Roon After 3 Years: The Rolls Royce of Streaming I Didn’t Know I Needed


My Roon journey didn’t begin in some plush listening room with tubes glowing like angelic halos.
No—Roon and I met in Florida, of all places, during a six-month work exile where the only thing hotter than the weather was my frustration with portable hi-fi setups.

Imagine chasing flagship sound on the road: over-ears, IEMs, portable stacks, dongles, DAPs—every combination known to mankind and three that probably bent space-time. My expectations were high.
Apex sound anywhere. Anytime.

But with PC, mobile, and portable limitations, one thing became obvious fast:

Stability is king.

And almost nothing was stable.

Dropouts. App crashes. Devices not recognized. Bluetooth tantrums. Qobuz desktop deciding randomly to just… not output sound.
(We’ve all been there: “Is it the DAC? The cable? The router? The cat?”)

Then I found the one thing that simply worked:

Roon.

I finally understood why Roon even exists when Qobuz mobile and desktop are technically free.
Roon sounded just as good—but it sounded better because it never tripped, froze, crashed, or evaporated into digital dust.

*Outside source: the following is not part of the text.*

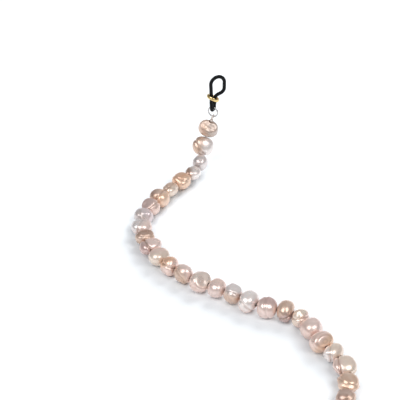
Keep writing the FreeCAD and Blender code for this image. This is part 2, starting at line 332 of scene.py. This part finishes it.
# Each look: main tone, second tone and the side where it lies, then marks on the surface.
# Directions are right, up and toward the viewer.  A mark is (kind, direction, place, size):
# lobe and dent swell or sink a patch as wide as place; crease and ridge run round the pearl
# at the offset place across the direction; rings are place ridges round the direction;
# flat cuts a facet, taper swells one side into an egg shape, and bend curves the pearl.
LOOKS = [
    ("taupe", "tan", (-1, 0.1, 0.2), [
        ("flat", (0.1, 0.1, 1), 0, 0.24), ("ridge", (0.1, 0.1, 1), 0.6, 0.04),
        ("crease", (0.5, 0.8, 0.2), 0.25, 0.02), ("crease", (0.7, -0.6, 0.5), 0.2, 0.02),
        ("rings", (0.3, -0.2, 0.9), 5, 0.012)]),
    ("white", "tan", (-1, 0.3, 0.1), [
        ("crease", (0.8, 0.5, 0.3), -0.3, 0.09), ("lobe", (0.9, 0.2, 0.5), 0.6, 0.12),
        ("lobe", (-0.9, 0.1, 0.5), 0.5, 0.07), ("taper", (-1, 0, 0.2), 0, 0.12),
        ("dent", (0.1, -0.6, 0.8), 0.3, 0.05)]),
    ("silver", "grey", (-0.8, -0.5, 0.2), [
        ("lobe", (0.4, 0.5, 0.7), 0.7, 0.04), ("dent", (0.1, 0.2, 1), 0.3, 0.05)]),
    ("white", "bronze", (-0.8, 0.1, 0.3), [
        ("lobe", (0.6, 0.1, 0.7), 0.5, 0.12), ("crease", (0.9, 0.1, 0.3), -0.2, 0.07),
        ("lobe", (-0.6, 0.2, 0.7), 0.4, 0.08), ("taper", (0.8, 0.1, 0.3), 0, 0.1)]),
    ("peach", "apricot", (-0.4, 0.7, 0.2), [
        ("lobe", (-0.6, 0.4, 0.7), 0.4, 0.1), ("lobe", (0.7, 0.4, 0.5), 0.4, 0.1),
        ("lobe", (0.2, -0.6, 0.8), 0.4, 0.09), ("dent", (0.1, 0.2, 1), 0.3, 0.08),
        ("crease", (0.3, 0.9, 0.2), 0.35, 0.05)]),
    ("cream", "tan", (-0.6, 0.7, 0.0), [
        ("crease", (0.3, 0.9, 0.1), 0.3, 0.07), ("crease", (-0.5, 0.8, 0.2), 0.5, 0.05),
        ("lobe", (0.3, -0.2, 0.9), 0.6, 0.08), ("taper", (0.7, -0.4, 0.2), 0, 0.1)]),
    ("peach", "bronze", (-0.8, 0.6, 0.1), [
        ("crease", (0.75, -0.6, 0.1), -0.1, 0.15), ("lobe", (-0.8, 0.5, 0.4), 0.6, 0.11),
        ("lobe", (0.7, -0.5, 0.5), 0.6, 0.12)]),
    ("blush", "mauve", (-0.7, 0.7, 0.2), [
        ("crease", (0.6, -0.75, 0.1), 0.1, 0.13), ("lobe", (0.8, -0.5, 0.4), 0.5, 0.1),
        ("flat", (-0.4, 0.5, 0.8), 0, 0.22), ("ridge", (-0.4, 0.5, 0.8), 0.65, 0.04)]),
    ("lavender", "grey", (-0.6, -0.3, 0.5), [
        ("lobe", (0.5, 0.5, 0.7), 0.35, 0.13), ("lobe", (-0.5, 0.1, 0.9), 0.35, 0.12),
        ("lobe", (0.3, -0.6, 0.8), 0.3, 0.08), ("dent", (0.1, 0.1, 1), 0.3, 0.08),
        ("crease", (0.8, 0.5, 0.2), 0.1, 0.05)]),
    ("silver", "rose", (0.8, -0.5, 0.3), [
        ("lobe", (-0.6, 0.3, 0.7), 0.45, 0.08), ("crease", (0.9, -0.2, 0.2), 0.0, 0.07),
        ("taper", (0.2, -0.9, 0), 0, 0.07)]),
    ("tan", "bronze", (-0.1, 1, 0.1), [
        ("crease", (0.1, 0.9, 0.3), 0.45, 0.06), ("lobe", (-0.2, 0.1, 1), 0.5, 0.06)]),
    ("rose", "mauve", (-0.8, -0.5, 0.2), [
        ("crease", (0.75, 0.6, 0.0), -0.15, 0.19), ("lobe", (0.7, 0.6, 0.4), 0.6, 0.1),
        ("lobe", (-0.7, -0.5, 0.5), 0.5, 0.08)]),
    ("cream", "blush", (-0.2, 0.9, 0.0), [
        ("lobe", (-0.4, 0.1, 0.9), 0.7, 0.07), ("dent", (0.5, 0.4, 0.8), 0.4, 0.06)]),
    ("blush", "apricot", (-0.5, 0.8, 0.0), [
        ("crease", (0.4, 0.8, 0.2), 0.15, 0.13), ("lobe", (0.1, 0.7, 0.7), 0.4, 0.1),
        ("lobe", (0.3, -0.7, 0.6), 0.5, 0.08), ("bend", (0.9, 0.3, 0), 0, 0.15)]),
    ("rose", "tan", (-0.8, -0.5, 0.2), [
        ("crease", (0.8, 0.5, 0.1), -0.25, 0.08), ("lobe", (0.5, 0.6, 0.6), 0.6, 0.08),
        ("taper", (0.4, 0.8, 0), 0, 0.08)]),
    ("sand", "blush", (-0.6, -0.7, 0.1), [
        ("flat", (0.45, 0.3, 0.85), 0, 0.3), ("ridge", (0.45, 0.3, 0.85), 0.5, 0.05),
        ("lobe", (0.3, 0.2, 0.9), 0.2, 0.03)]),
    ("rose", "blush", (0.3, 0.9, 0.0), [
        ("lobe", (0.3, 0.4, 0.8), 0.7, 0.05), ("taper", (-0.7, -0.4, 0.2), 0, 0.08)]),
    ("tan", "silver", (0.2, 0.9, 0.2), [
        ("flat", (0.3, 0.8, 0.5), 0, 0.18), ("crease", (0.3, 0.9, 0.0), 0.1, 0.08),
        ("crease", (0.8, 0.2, 0.5), -0.1, 0.05)]),
    ("rose", "white", (0.1, 0.4, 0.9), [
        ("crease", (0.65, 0.7, 0.1), -0.4, 0.09), ("lobe", (-0.4, -0.8, 0.4), 0.5, 0.08),
        ("lobe", (0.1, 0.5, 0.8), 0.7, 0.04)]),
    ("rose", "mauve", (0.2, 1, 0.0), [
        ("ridge", (0.9, 0.1, 0.3), 0.3, 0.03), ("crease", (0.9, 0.1, 0.3), 0.05, 0.04)]),
    ("tan", "plum", (0.3, -0.9, 0.2), [
        ("crease", (-0.4, 0.85, 0.3), -0.25, 0.17), ("lobe", (0.2, -0.8, 0.5), 0.4, 0.08),
        ("lobe", (0.0, 0.7, 0.6), 0.6, 0.08)]),
    ("cream", "blush", (0.7, -0.5, 0.0), [
        ("lobe", (-0.2, 0.7, 0.6), 0.35, 0.2), ("crease", (-0.1, 0.9, 0.2), 0.3, 0.11),
        ("taper", (-0.1, 0.9, 0.1), 0, 0.1)]),
    ("rose", "blush", (-0.8, -0.4, 0.1), [
        ("lobe", (0.2, 0.3, 0.9), 0.8, 0.05), ("dent", (0.7, 0.3, 0.5), 0.3, 0.04)]),
    ("peach", "blush", (-0.7, 0.7, 0.0), [
        ("rings", (0.35, 0.1, 0.9), 7, 0.022), ("flat", (0.35, 0.1, 0.9), 0, 0.12)]),
    ("white", "cream", (0.5, 0.5, 0.2), [
        ("lobe", (-0.6, 0.3, 0.7), 0.35, 0.2), ("crease", (0.85, 0.1, 0.2), -0.25, 0.1),
        ("bend", (0.2, 0.9, 0), 0, 0.2)]),
    ("cream", "blush", (-0.9, -0.3, 0.1), [
        ("crease", (0.85, 0.3, 0.2), -0.4, 0.16), ("lobe", (-0.9, 0.0, 0.4), 0.4, 0.1),
        ("crease", (-0.2, 0.8, 0.6), -0.2, 0.08), ("bend", (-0.2, 1, 0), 0, 0.14),
        ("taper", (0.2, -0.9, 0), 0, 0.07)]),
    ("peach", "tan", (0.0, 1, 0.0), [
        ("crease", (0.2, 0.9, 0.3), 0.35, 0.06), ("ridge", (0.2, 0.9, 0.3), 0.0, 0.07),
        ("crease", (0.2, 0.9, 0.3), -0.4, 0.06)]),
    ("tan", "bronze", (-0.6, 0.7, 0.1), [
        ("lobe", (0.4, 0.5, 0.7), 0.6, 0.08), ("crease", (0.6, -0.7, 0.1), 0.1, 0.06)]),
]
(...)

It was the Rolls Royce of playback: not necessarily faster or flashier, but always there, always on, always elegant.

It gave me the same feeling as a perfectly damped volume knob.
Just… right.


The Return Home: The Aurender Detour

After the Florida tour of duty, I came home and happily rejoined my Aurender setup. Conductor V4 looked beautiful, felt premium, and had that unmistakable “we make hardware” polish. I thought:

“Okay, Roon, thanks for your service—but I’m going back to Conductor.”

So I unsubscribed.
And I was convinced that was that.
Especially because the top Aurenders still don’t support Roon.
Case closed.

Until…

Stability struck again.

When Apple Music would drop.
When Qobuz desktop would stop sending audio.
When Conductor wouldn’t connect.
When Volumio wandered off into Martian airspace searching for a signal that probably didn’t exist.

Suddenly I remembered the one platform that behaved like a commercial airliner:

Roon — the Rolls Royce both on land AND in the sky.

Stability everywhere.
Consistent performance every time.
Streaming engines that don’t cough, stall, or demand a reboot ritual.

No dramatic EQ resets.
No missing audio zones.
No wondering if your DAC had suddenly chosen to retire early and move to Miami.

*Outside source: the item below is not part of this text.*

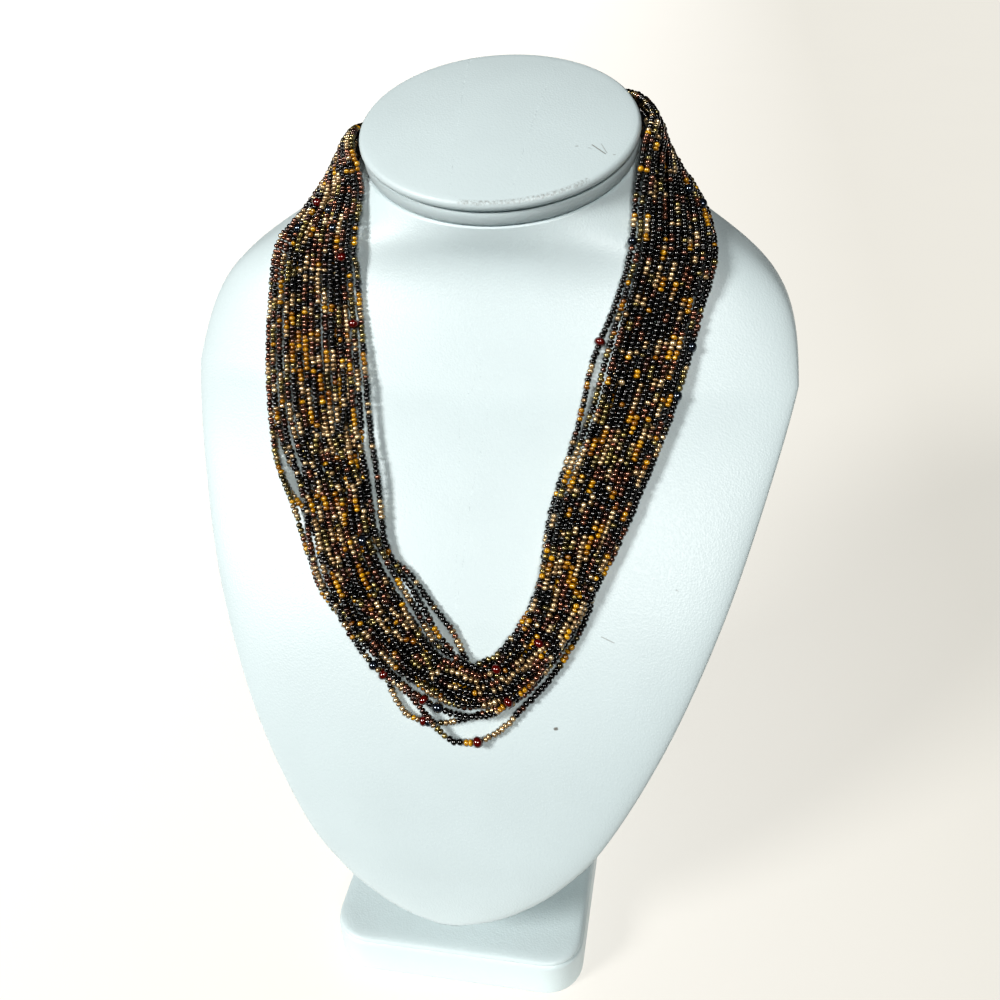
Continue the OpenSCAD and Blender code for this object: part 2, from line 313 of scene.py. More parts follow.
@dataclass
class Threaded:
    """Beads of one form along a thread: one entry for each bead, in millimetres."""

    form: Bead
    at: np.ndarray
    axis: np.ndarray
    length: np.ndarray
    width: np.ndarray
    turn: np.ndarray
    tone: np.ndarray
    kind: np.ndarray

    def points(self) -> np.ndarray:
        """Works out the corners of every bead.

        Returns:
            Points in millimetres, shape (beads, rings, sides, 3).
        """
        first, second = around(self.axis)
        angle = self.turn[:, None] + np.arange(self.form.sides) * math.tau / self.form.sides
        spoke = (first[:, None] * np.cos(angle)[..., None]
                 + second[:, None] * np.sin(angle)[..., None])
        profile = np.array(self.form.profile)
        along = profile[:, 0] * self.length[:, None] / 2
        out = profile[:, 1] * self.width[:, None] * self.form.diameter / 2
        return (self.at[:, None, None] + self.axis[:, None, None] * along[..., None, None]
                + spoke[:, None] * out[..., None, None])

    def faces(self, base: int) -> list[list[int]]:
        """Lists the faces of every bead.

        Args:
            base: Number of points that come before these.

        Returns:
            Faces, bead by bead, each bead's two ends last.
        """
        sides, rings = self.form.sides, len(self.form.profile)
        j, i = np.meshgrid(np.arange(rings - 1), np.arange(sides), indexing="ij")
        a, b = j * sides + i, j * sides + (i + 1) % sides
        quads = np.stack([a, b, b + sides, a + sides], axis=-1).reshape(-1, 4).tolist()
        one = quads + [list(range(sides - 1, -1, -1)),
                       [(rings - 1) * sides + k for k in range(sides)]]
        starts = base + np.arange(len(self.at)) * sides * rings
        return [[start + k for k in face] for start in starts.tolist() for face in one]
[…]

Just rock-solid, confident playback.


The Truth After Three Years

Roon doesn't sound better than Qobuz or Volumio.
It doesn't magically sprinkle fairy dust over PCM.
What it does is more important:

It delivers music perfectly, without fail.

And when you're chasing high-end audio—
with systems that cost as much as used airplanes—
stability becomes sound quality.

Roon is the tuned V8 that hums at 6000 RPM all day long without breaking a sweat.
You push it into the red—
it smiles.
It asks for more.

After three years, I can say this confidently:

I could not deeply enjoy hi-fi without Roon.

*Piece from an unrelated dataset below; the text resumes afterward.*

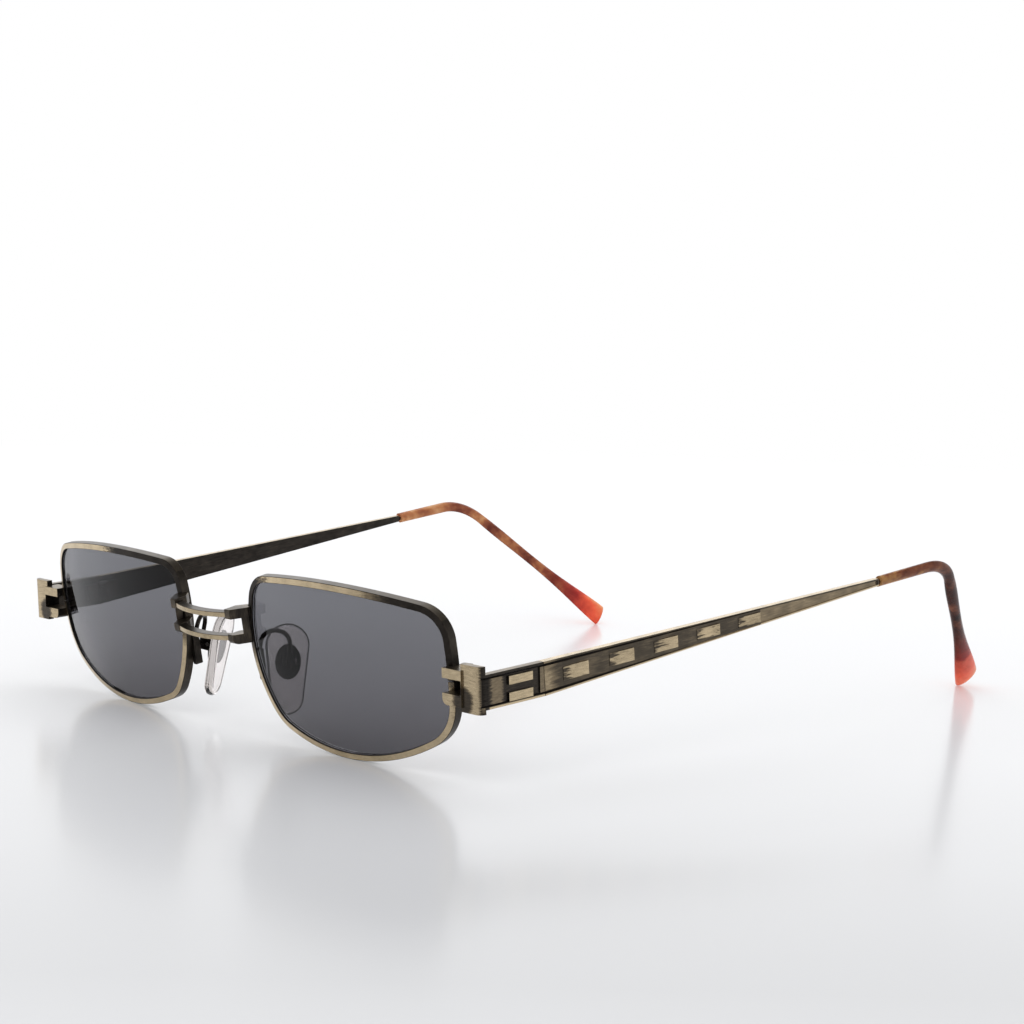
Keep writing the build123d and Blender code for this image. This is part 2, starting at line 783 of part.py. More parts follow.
# Pad arm: a foot along the rim and a looped wire that carries the box
foot_plane = lens_plane.offset(-foot_setback)
foot_top = foot_height / 2 - foot_drop
foot_reach = nasal_top_reach + foot_step
wire_start = foot_plane.from_local_coords((-foot_reach, foot_top - wire_diameter, 0))
wire_high = foot_plane.from_local_coords((-foot_reach, foot_top + wire_rise, -wire_lean))
wire_level = box_inner_back + box_back + solder_gap + wire_diameter / 2
wire_end = pad_plane.from_local_coords((0, -box_height / 2, wire_level))
wire_turn = pad_plane.from_local_coords((0, wire_top_run, wire_level))
with BuildPart() as pad_arm:
    with BuildSketch(foot_plane):
        with Locations((-foot_reach, -foot_drop)):
            Rectangle(foot_width, foot_height)
    extrude(amount=foot_depth / 2, both=True)
    fillet(pad_arm.edges().filter_by(Axis(lens_plane.origin, lens_plane.z_dir)), foot_width / 4)
    with BuildLine() as wire_path:
        FilletPolyline(
            wire_start,
            wire_high,
            wire_turn,
            wire_end,
            radius=wire_loop_radius,
        )
    with BuildSketch(Plane(origin=wire_path.line @ 0, z_dir=wire_path.line % 0)):
        Circle(wire_diameter / 2)
    sweep(path=wire_path.line)
    add(rim_space, mode=Mode.SUBTRACT)

# Every paired piece is written for both sides
paired_pieces = {
    "rim": rim.part,
    "lens": lens.part,
    "rim_lock_upper": rim_lock_upper.part,
    "rim_lock_lower": rim_lock_lower.part,
    "rim_lock_screw": rim_lock_screw.part,
    "bridge_lug": bridge_lug.part,
    "endpiece": endpiece.part,
    "hinge_front": hinge_front.part,
    "hinge_temple": hinge_temple.part,
    "hinge_screw": hinge_screw.part,
    "temple": temple_bar.part,
    "temple_tip": temple_tip.part,
    "nose_pad": nose_pad.part,
    "pad_mount": pad_mount.part,
    "pad_box": pad_box.part,
    "pad_screw": pad_screw.part,
    "pad_arm": pad_arm.part,
}
for name, left_piece in paired_pieces.items():
    right_piece = mirrored(left_piece)
    left_piece.label = name + "_left"
    right_piece.label = name + "_right"
    export_step(left_piece, "parts/" + name + "_left.step")
    export_step(right_piece, "parts/" + name + "_right.step")

bridge_bar_upper.part.label = "bridge_bar_upper"
export_step(bridge_bar_upper.part, "parts/bridge_bar_upper.step")
bridge_bar_lower.part.label = "bridge_bar_lower"
export_step(bridge_bar_lower.part, "parts/bridge_bar_lower.step")
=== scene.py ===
import json
from math import cos, radians, sin

import bmesh
import bpy
from mathutils import Matrix, Vector


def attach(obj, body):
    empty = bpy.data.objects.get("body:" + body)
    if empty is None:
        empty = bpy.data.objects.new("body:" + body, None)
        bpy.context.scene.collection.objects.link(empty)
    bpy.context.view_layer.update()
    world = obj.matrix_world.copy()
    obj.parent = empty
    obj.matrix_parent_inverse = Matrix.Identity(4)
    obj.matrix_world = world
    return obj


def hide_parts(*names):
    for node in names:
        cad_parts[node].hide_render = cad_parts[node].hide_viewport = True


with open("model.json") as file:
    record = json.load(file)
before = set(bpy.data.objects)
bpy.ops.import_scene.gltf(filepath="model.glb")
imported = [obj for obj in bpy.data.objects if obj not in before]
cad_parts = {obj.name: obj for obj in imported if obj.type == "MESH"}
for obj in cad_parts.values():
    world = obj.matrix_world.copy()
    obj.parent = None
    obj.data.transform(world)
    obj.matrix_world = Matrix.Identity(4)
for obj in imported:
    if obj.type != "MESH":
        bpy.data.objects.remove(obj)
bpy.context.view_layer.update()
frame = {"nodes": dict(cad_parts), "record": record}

scene = bpy.context.scene
MM = 0.001
NODES = frame["nodes"]
BODIES = frame["record"]["behaviour"]["bodies"]
BODY_OF = {member: body for body, members in BODIES.items() for member in members}
SIDES = ("left", "right")

# Sizes and places on the part in millimetres
DEPTH = 76.28
LENS_SPAN, LENS_HEIGHT = 33.0, 14.71
BRIDGE_HEIGHT = 20.4
HINGE_SPAN, HINGE_SETBACK, HINGE_HEIGHT = 61.448, 17.5, 16.78
WALL_OFFSET = 1.3
ARM_HEIGHT, ARM_THICKNESS, ARM_RAIL = 5.65, 1.35, 0.45
ARM_GROOVE_DEPTH, ARM_FIELD_DEPTH, ARM_BAR_PROUD = 0.30, 0.25, 0.12
TEMPLE_LENGTH = 84.6
TEMPLE_HEIGHT, NECK_HEIGHT = 5.65, 1.35
TEMPLE_THICKNESS, NECK_THICKNESS = 1.35, 1.2
TEMPLE_RAIL, NECK_RAIL = 0.35, 0.12
SCOOP_DEPTH = 0.12
FIRST_TILE, TILE_PITCH = 4.1, 10.45
TAIL_START, NECK_START = 51.7, 60.0
# The arm's flat side starts here behind the bend, and the lug's lip ends here
ARM_START, LUG_LIP_END = -12.6, 8.7
# What stands up or down by less than this counts as level with the side around it
LEAST_STEP = 0.04

# Its angles
TILT, WRAP = radians(11.6), radians(5.0)
ARM_RISE, TEMPLE_RISE, SPLAY = radians(4.0), radians(7.0), radians(2.8)
PAD_FLARE, PAD_RAKE = radians(32.0), radians(10.0)


# Planes on the part
class Place:
    """A plane on the left half; points and directions of the right half are mirrored onto it."""

    def __init__(self, origin, x_dir, z_dir):
        self.origin = Vector(origin)
        self.x_dir = Vector(x_dir).normalized()
        self.z_dir = Vector(z_dir).normalized()
        self.y_dir = self.z_dir.cross(self.x_dir)

    def on_axes(self, v):
        return Vector((v.dot(self.x_dir), v.dot(self.y_dir), v.dot(self.z_dir)))

    def point(self, co):
        """Where a point in metres lies on the plane, in millimetres."""
        return self.on_axes(Vector((abs(co[0]), co[1], co[2])) / MM - self.origin)

    def direction(self, normal, co):
        """Which way the normal at a point goes, seen from the plane."""
        across = normal[0] if co[0] > 0 else -normal[0]
        return self.on_axes(Vector((across, normal[1], normal[2])))


LENS = Place(
    (LENS_SPAN, -DEPTH, LENS_HEIGHT),
    (cos(WRAP), sin(WRAP) * cos(TILT), sin(WRAP) * sin(TILT)),
    (sin(WRAP), -cos(WRAP) * cos(TILT), -cos(WRAP) * sin(TILT)),
)
BRIDGE = Place((0, -DEPTH, BRIDGE_HEIGHT), (1, 0, 0), (0, -sin(TILT), cos(TILT)))
HINGE_ORIGIN = (HINGE_SPAN, HINGE_SETBACK - DEPTH, HINGE_HEIGHT)
ARM = Place(HINGE_ORIGIN, (1, 0, 0), (0, -sin(ARM_RISE), cos(ARM_RISE)))
HINGE = Place(HINGE_ORIGIN, (1, 0, 0), (0, -sin(TEMPLE_RISE), cos(TEMPLE_RISE)))
TEMPLE = Place(HINGE_ORIGIN, HINGE.x_dir * cos(SPLAY) - HINGE.y_dir * sin(SPLAY), HINGE.z_dir)
PAD_FACE = Place(
    (0, 0, 0),
    (sin(PAD_FLARE), cos(PAD_FLARE), 0),
    (cos(PAD_FLARE) * cos(PAD_RAKE), -sin(PAD_FLARE) * cos(PAD_RAKE), sin(PAD_RAKE)),
)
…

Not because it’s prettier.
Not because it’s “higher resolution.”
But because it works every time, and in high-end audio, that simple miracle is worth its weight in gold.

⭐⭐⭐⭐⭐

Five stars. Nay, seven.
A new superhighway of sonic nirvana.

-brandonhifi

brandonhifi

Anyone having problems with their Roon setups, let me know...glad to help if I can.

 

Also note cost of Roon is modest compared to most high end audio things.   Not Rolls Royce-like in that regard.

Completely disagree I have a Lifetime Roon Subscription and after ditching Roon (hardware and software) for Innuos I will never go back. The sound quality difference are not subtle. This just my opinion and I am happy that your are happy with Roon. 

Glad you like Roon, but I could never get a stable connection to my iPhone/ipad and hard wired fiber optic WiFi which has 400Mb down/up speeds. Tried for weeks, including calls/emails to Roon. Everything else in the home worked great, except the dedicated Roon branded device. Sold it in disgust and moved  to Aurender - connected immediately - what a huge difference.

Now selling the Aurender - don’t need a streamer when my iPhone can stream Qobuz directly via WiFi to my Lyngdorf TDAI-3400 amp which has Qobuz Connect. Strip away stuff in between.

Hope your experience continues great now that Samsung bought Harman Kardon. 

I have been on Roon for years and can honestly say that the last couple of years have been horrible with drop outs and other issues.  I have spent more time re-booting, on the Roon Forum and dealing with their technical support then listening to music.  I have used 432Evo Aeon, TotalDac D1 streamer, Sonore Signature Rendu and Antipodes(2 different models) and all have faced some sort of issues with the software and don’t even think about using a NAS with any type of library.  My local audio guys I sold on using Roon are experiencing the same issues and have switched to Audirvāna or just streaming straight from Qobuz or Tidal.